"Publik-Forum" erhebt Vorwürfe

Artikel beleuchtet Beginn wissenschaftlicher Laufbahn Ratzingers

Die Zeitschrift "Publik-Forum" hält dem verstorbenen Papst Benedikt XVI. vor, in seinen Memoiren einen wichtigen Teil seiner Lebensgeschichte geschönt zu haben. Dabei geht es um die Frühzeit von Ratzingers wissenschaftlicher Karriere in den 1950er Jahren.

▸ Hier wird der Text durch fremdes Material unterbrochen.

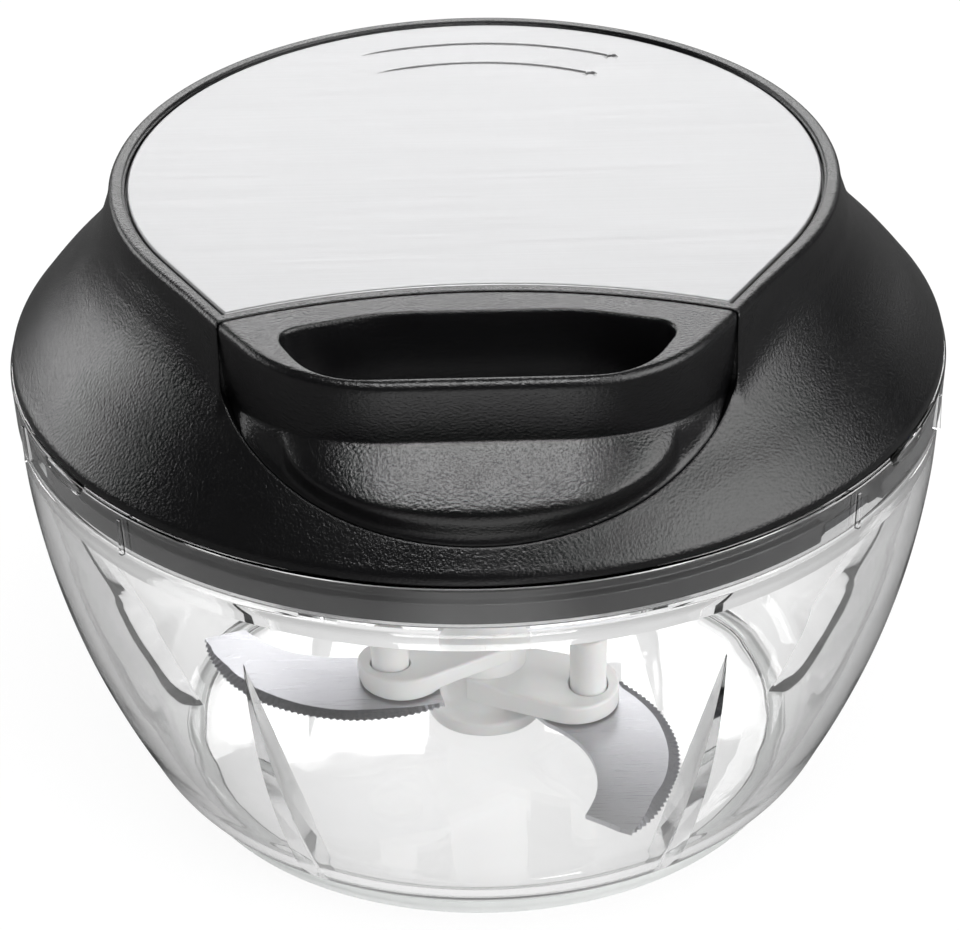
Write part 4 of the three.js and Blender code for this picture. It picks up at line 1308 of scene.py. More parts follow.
    def outer_body(self) -> Form:
        """Returns the outside of the cover, whose flank runs smoothly into the ring's upright band.

        Returns:
            The body, with the ring's round upper edge.
        """
        ring = self.top_outline(0, self.pocket_back + self.corner_reach)
        azimuths = 2 * math.pi * np.arange(FINE_ROUND) / FINE_ROUND
        across = np.column_stack([np.cos(azimuths), np.sin(azimuths)])
        turns = np.arctan2(ring[:, 1], ring[:, 0]) % (2 * math.pi)
        order = np.argsort(turns)
        ring_radius = np.interp(
            azimuths, turns[order], np.linalg.norm(ring, axis=1)[order], period=2 * math.pi)
        flank = self.flank()
        upright = np.linspace(self.neck, self.top - self.ring_edge, self.ring_steps)[1:]
        rows = [*flank, *[(flank[-1][0] - (z - self.neck) * self.neck_slope, z) for z in upright]]
        rings = []
        for radius, z in rows:
            blend = self.neck_blend * np.clip((z - self.seam) / self.grip_height, 0, 1)
            share = np.clip(0.5 + 0.5 * (radius - ring_radius) / np.maximum(blend, TINY), 0, 1)
            outer = ring_radius + share * (radius - ring_radius) + blend * share * (1 - share)
            rings.append(at_height(outer[:, None] * across, z))
        outline = rings[-1][:, :2]
        for turn in np.linspace(0, math.pi / 2, self.ring_edge_steps + 1)[1:]:
            rings.append(at_height(
                drawn_in(outline, self.ring_edge * (1 - math.cos(turn))),
                self.top - self.ring_edge * (1 - math.sin(turn))))
        return loft(rings)

    def screw_places(self) -> list[np.ndarray]:
        """Returns the places of the four lid screws."""
        turn = self.screw_azimuth
        return [on_circle(self.screw_circle, a) for a in (turn, 180 - turn, 180 + turn, -turn)]

    def build_cover(self, shop: Workshop) -> None:
        """Builds the black cover with its pocket, bosses and the seat of the plate.

        Args:
            shop: Makes the pieces.
        """
        flank = self.flank()
        inner = inset(flank, self.wall)
        inner = inner[(inner[:, 1] > self.seam) & (inner[:, 1] < self.ceiling)]
        edge = self.radius - self.wall
        cavity = revolve([
            (0, self.seam - OVERRUN), (edge, self.seam - OVERRUN), (edge, inner[0][1]), *inner[1:],
            (inner[-1][0], self.ceiling), (0, self.ceiling)])
        hollow = cavity.cut(self.pocket_body(self.pocket_wall, self.pocket_inner))
        seat = self.top_outline(self.ring_width, self.pocket_inner)
        recess = loft([
            at_height(seat, self.plate_bottom - GAP), at_height(seat, self.top - self.seat_step),
            at_height(
                drawn_in(seat, -self.seat_lean[0] * self.seat_step),
                self.top - self.seat_lean[1] * self.seat_step),
            at_height(drawn_in(seat, -self.seat_step), self.top + OVERRUN)])
        shell = self.outer_body().cut(hollow).cut(self.pocket_body(0, self.pocket_back)).cut(recess)
        boss_bottom, top = self.bowl.rim_height + GAP, self.ceiling + OVERRUN
        pilot_top = self.bowl.rim_height + self.screw_length + GAP
        bosses = [rod(self.screw_boss_radius, boss_bottom, top, p) for p in self.screw_places()]
        bosses.append(rod(self.axle_boss_radius, self.ceiling - self.axle_boss_length, top))
        holes = [rod(self.screw_radius + GAP, boss_bottom - OVERRUN, pilot_top, p) for p in self.screw_places()]
        holes.append(rod(
            self.axle_bore, self.ceiling - self.axle_boss_length - OVERRUN, self.ceiling - self.axle_slack + GAP))
        holes.append(rod_along_y(
            self.eyelet_hole, -self.pocket_back - OVERRUN, -self.pocket_inner + OVERRUN, self.cord_z))
        cover = shell.join(*bosses).cut(*holes)
        shop.piece("cover", cover, BLACK, Body.LID, ["cover_shell"], sharp=38)

    def build_plate(self, shop: Workshop) -> None:
        """Builds the steel plate with its two pressed arcs.

        Args:
            shop: Makes the pieces.
        """
        outline = self.top_outline(self.ring_width + GAP, self.pocket_inner - GAP)
        plate = prism(outline, self.plate_bottom, self.plate_top, top=self.plate_edge, steps=6)
        groove = (self.arc_width**2 / 4 + self.arc_depth**2) / (2 * self.arc_depth)
        for radius in self.arc_radii:
            share = np.linspace(0, 1, self.arc_steps)
            turns = np.radians(self.arc_middle - self.arc_span / 2 + share * self.arc_span)
            ended = np.clip((share - 1 + self.arc_fade) / self.arc_fade, 0, 1)
            lift = self.arc_depth * ended**self.arc_ease
            path = np.column_stack([
                radius * np.cos(turns), radius * np.sin(turns),
                self.plate_top + groove - self.arc_depth + lift])
            start = on_circle(radius, self.arc_middle - self.arc_span / 2)
            pit = revolve([
                *[(self.pit_radius * r, self.plate_top - self.arc_depth * deep) for r, deep in self.pit_shape],
                (self.pit_radius, self.plate_top + OVERRUN), (0, self.plate_top + OVERRUN)], SMALL)
            plate = plate.cut(tube(path, groove, self.arc_sides)).cut(pit.moved(*start))
        shop.piece("steel_plate", plate, PLATE_STEEL, Body.LID, ["top_plate"], sharp=20)

    def notch(self, azimuth: float) -> Form:
        """Returns the notch in the flange that lets a lug pass.

        Args:
            azimuth: Where it stands, in degrees.

        Returns:
            The notch.
        """
        half, low = self.notch_width / 2, self.bowl.ledge + RUNNING_GAP
        top = self.flange_top + GAP / 2
        narrow = half * (1 - self.notch_slope)
        outline = np.array([(-half, low - OVERRUN), (half, low - OVERRUN), (narrow, top), (-narrow, top)])
        return radial_prism(
            outline, self.bowl.lug_inner - GAP, self.bowl.rim_inner - RUNNING_GAP + OVERRUN, azimuth)

    @property
    def flange_top(self) -> float:
        """The height of the flange under the lugs."""
        low = self.bowl.ledge + RUNNING_GAP
        return min(low + self.flange_height, self.bowl.rim_height - self.bowl.lug_height - GAP)

    def build_base(self, shop: Workshop) -> None:
        """Builds the base plate with its skirt, and the seal in it.

        Args:
            shop: Makes the pieces.
        """
        skirt, low = self.bowl.lug_inner - GAP, self.bowl.ledge + RUNNING_GAP
        seal_inner = self.bowl.seal_bore + GAP
        seal_outer = seal_inner + self.seal_width
        top, bottom = self.bowl.rim_height, self.bowl.rim_height - self.base_thickness
        flange = self.bowl.rim_inner - RUNNING_GAP
        groove_outer, groove_top = seal_outer + GAP, low + self.seal_height + GAP
        skirt_inner = skirt - self.skirt_wall
        locating = self.radius - self.wall - RUNNING_GAP
        locating_inner, locating_top = locating - self.locating_wall, top + self.locating_height
        collar = self.collar_bore + self.collar_wall
        body = revolve(rounded([
            (self.collar_bore, bottom - self.collar_drop, SOFT_EDGE),
            (collar, bottom - self.collar_drop, ROUND_EDGE), (collar, bottom, self.collar_fillet),
            (skirt_inner, bottom, self.skirt_fillet), (skirt_inner, groove_top), (groove_outer, groove_top),
            (groove_outer, low, self.skirt_edge), (flange, low, SOFT_EDGE),
            (flange, self.flange_top, self.flange_edge), (skirt, self.flange_top, self.skirt_edge),
            (skirt, top, self.skirt_edge), (locating, top),
            (locating, locating_top - self.locating_chamfer),
            (locating - self.locating_chamfer, locating_top), (locating_inner, locating_top),
            (locating_inner, top), (collar, top), (collar, locating_top),
            (self.collar_bore, locating_top)], steps=4))
        notches = [
            self.notch(a) for a in around(self.bowl.lug_count, self.bowl.lug_azimuth - self.unlock_angle)]
        below, sink = bottom - OVERRUN, bottom + self.screw_head_height / 2
        holes = [rod(self.screw_radius + GAP, below, top + OVERRUN, p) for p in self.screw_places()]
        sinks = [rod(self.screw_head_radius + GAP, below, sink, p) for p in self.screw_places()]
        body = body.cut(*notches, *holes).cut(*sinks)
        shop.piece("base_plate", body, BLACK, Body.LID, ["lid_base"])

        bottom, lip_top = self.bowl.ledge + GAP, low + self.seal_height
        seal = revolve(rounded([
            (seal_inner, bottom, SOFT_EDGE), (seal_outer, bottom, SOFT_EDGE),
            (seal_outer, lip_top, self.seal_lip_edge), (seal_inner, lip_top, self.seal_lip_edge)]))
        shop.piece("seal_ring", seal, RUBBER, Body.SEAL, ["lid_seal"])

    def build(self, shop: Workshop) -> None:
        """Builds the whole lid.

        Args:
            shop: Makes the pieces.
        """
        self.build_cover(shop)
        self.build_plate(shop)
        self.build_base(shop)
        shop.dress(ZINC, "lid_screw_1", "lid_screw_2", "lid_screw_3", "lid_screw_4", "drum_axle")
        shop.dress(GREY, "drum_bush", "spring_arbor", "cord_eyelet")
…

Papst Benedikt XVI. verstarb an Silvester 2022. © Osservatore Romano/Romano Siciliani/KNA

Laut "Publik-Forum" hat sich Joseph Ratzingers Habilitationsverfahren an der Münchner Ludwig-Maximilians-Universität nicht so abgespielt wie von ihm später wiedergegeben. Die bisherige Darstellung müsse korrigiert werden. "Publik-Forum" veröffentlichte dazu ein bisher nicht im Wortlaut bekanntes Dokument: das Zweitgutachten des renommierten Münchner Theologieprofessors Michael Schmaus vom 26. Mai 1956 zu Ratzingers erstem Habilitationsentwurf.

1997 beschrieb Ratzinger den Vorgang in seinen Lebenserinnerungen als "Drama". Schmaus habe gegen Form und Inhalt seiner 700 Seiten langen Arbeit starke Vorbehalte gehabt. In einem kurzen Gespräch habe er Ratzinger "sachlich und ohne Emotion eröffnet", dass er sie ablehnen müsse, weil sie nicht wissenschaftlichen Maßstäben genüge.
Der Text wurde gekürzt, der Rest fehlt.